In September 2014, the Modi government formed the Bibek Debroy Committee to reform Indian Railways. The Committee recommended 40 measures, including phasing out the separate Rail Budget, restructuring leadership and encouraging private participation. In November 2016, the 92-year-old Rail Budget was merged with the Union Budget. However, this move overlooked the complexities of railway operations – such as infrastructure, safety and modernization – that require focused attention. The impact of this decision is evident today, with Indian Railways performing poorly in terms of passenger safety in the last decade. The stats don’t lie. I discussed this in detail in an earlier article.
On the leadership front, In September 2020 the Railway Board chairman was appointed as CEO, introducing a corporate governance model. The Modi government began gradual railway privatization with the launch of the Lucknow-New Delhi Tejas Express on October 4, 2019, India’s first privately operated train managed by Indian Railway Catering and Tourism Corporation. By July 2020, plans were announced for private players to operate 151 trains on 109 routes, covering 5% of Express and Mail services. While locomotive pilots and guards remain railway employees, other staff will be private. Instead of complete privatization , the Government’s intention was to make Railways go through a piece-by-piece privatization.
Privatization plans faced strong opposition. On July 3, 2020, a nationwide protest saw 1.2 million workers participating, followed by further protests on July 16-17, 2020. In response, the government halted the tender for private train operations.
Meanwhile, rail accidents have sharply increased over the past decade. Less manpower is one of the reasons behind it. About 30,000 to 40,000 recruitments used to take place in railways annually. However, for the past decade, the Modi Government has been sitting on these appointments and the number of unfilled posts has risen past 300,000. Modi Government policies of delayed appointments, ignored safety measures and rising fares have undermined the railway’s reputation as a safe, affordable, and reliable mode of transport.
Aviation vs rail: a strategic shift
Indian Railways, a key public transport system, carried 8.5 billion passengers in FY 2023–2024, generating the rupee equivalent of $30.76 billion in revenue, with $8.77 billion from passenger services – a 9% increase from the previous year. With its monopoly on transportation in India, even transferring 10% of railway operations to the private sector represents a massive business and revenue opportunity for both government and private players ). However, it is politically sensitive as Railways is India’s largest employer. A direct approach risks political backlash in the short and long term for Modi. To navigate these complexities, the government has adopted an indirect approach promoting aviation as an alternative to reduce Railways’ monopoly.

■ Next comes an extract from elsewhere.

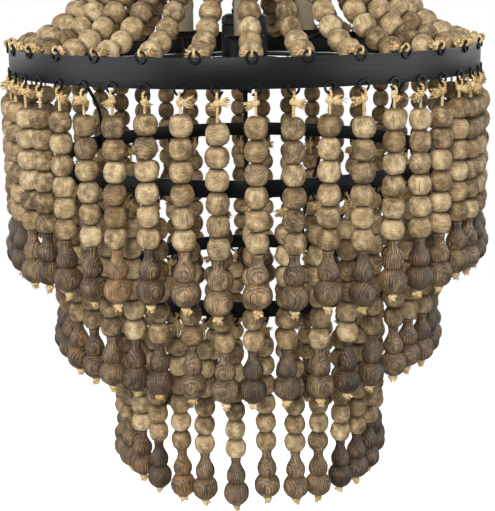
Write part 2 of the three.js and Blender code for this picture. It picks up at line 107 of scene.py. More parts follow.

Modi’s multi-billion-dollar vision for private transportation
Launched in June 2016, the UDAN (Ude Desh Ka Aam Nagrik) scheme aims to make air travel affordable by promoting regional connectivity, subsidizing low-cost airlines and developing infrastructure as an alternative to railways. Recently, the aviation minister announced the scheme’s 10-year extension and plans to build 350–400 airports over the next 20–25 years. However, building such a large number of airports requires significant land and infrastructure.
Indian Railways owns 486,000 hectares of land, making it the second-largest landowner in India after the defense sector. This land is increasingly being repurposed for non-railway projects, such as the Dharavi Redevelopment project led by Adani, which involved transferring Railway land in Matunga and Mahim for slum rehabilitation. Despite resistance within the railways to sub-leasing prime land, the transfer went ahead. Interestingly, On September 8, 2022, the Modi cabinet reduced the license fee on rail land from 6% to 1.5% for certain uses and extended lease periods from 5 to 35 years.
The Adani Group plans to acquire 20-25 airports as 30-35 Airports Authority of India-managed airports are set for privatization by 2025. Despite lacking experience, the Adani group won bids for six airports in 2019. It is now India’s largest private airport operator. The key question remains: who benefits from this privatization – citizens, the state, or others? “
How can airlines serve as an affordable public transport option for the most populous developing country, one that imports 80% of its energy needs? With the currency hitting all time lows against the dollar, state expenses are bound to rise.
Promoting air travel also conflicts with India’s Net Zero Carbon Emission goal by 2070. Modi’s dream of aviation inclusive of 1.4 billion Indians has a very high price. But who is gonna pay the bills?